Topics:
One on One with Sid Probstein of Attivio
Sid Probstein is Chief Technology Officer at Attivio, responsible for technology strategy and innovation. He has over 15 years of experience leading engineering projects including a stint as vice president of technology at Fast Search & Transfer, where he developed next-generation search, text mining and multimedia capabilities and VP of Engineering at Northern Light Technology, where he produced the very first enterprise version of the award-winning search engine. We asked Probstein about what he's doing at Attivio and what the search market looks like for the coming year.
FCM: Your company takes an unusual approach to search. Can you describe it for us?
SP: Attivio's Active Intelligence Engine (AIE) is powering today's critical business solutions with a completely new approach to unifying information access. AIE supports querying with the precision of SQL and the fuzziness of full-text search. Our patent-applied-for query-side JOIN() operator allows relational data to be manipulated as a database would, but in combination with full-text operations like fuzzy search, fielded search, Boolean search, etc. Finally our ability to save any query as an alert and thereafter have new data trigger a workflow that may notify a user or update another system, brings a sorely needed “active” component to information access.

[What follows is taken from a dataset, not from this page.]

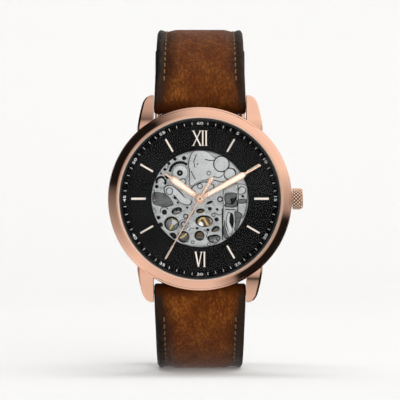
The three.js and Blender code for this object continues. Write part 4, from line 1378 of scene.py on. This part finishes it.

By extending enterprise search capabilities across documents, data and media, AIE brings deeper insight to business applications and websites. AIE’s flexible design enables business and technology leaders to speed innovation through rapid prototyping and deployment, which dramatically lowers risk--an important consideration in today’s economy. Systems integrators, independent software vendors, corporations and government agencies partner with Attivio to automate information-driven processes and gain competitive advantage.
FCM: When customers want to talk to you, what's the most common business problem they want you to solve?
SP: The top problem they want to solve is improving their ability to access their information. Our customers, whether they are enterprises or independent software vendors, want the information they need to be easier to find, absolutely up to date, in context, and retrievable with one query--regardless of how or where or in what format that information is stored. Frequently customers are frustrated with the limits of their current solutions, and we do find that some customers are skeptical about the promise of unified information access. They need to see proof that they really can use one simple, free-form query to get aggregated information, such as all the news and database statistics a reporter might need to write a story about the impact of unemployment and housing prices on a city’s tax base. You could include a chart that lets user change any of the factors to see how a single change ripples through the financial ecosystem.
FCM: How has social networking affected your customers and your products?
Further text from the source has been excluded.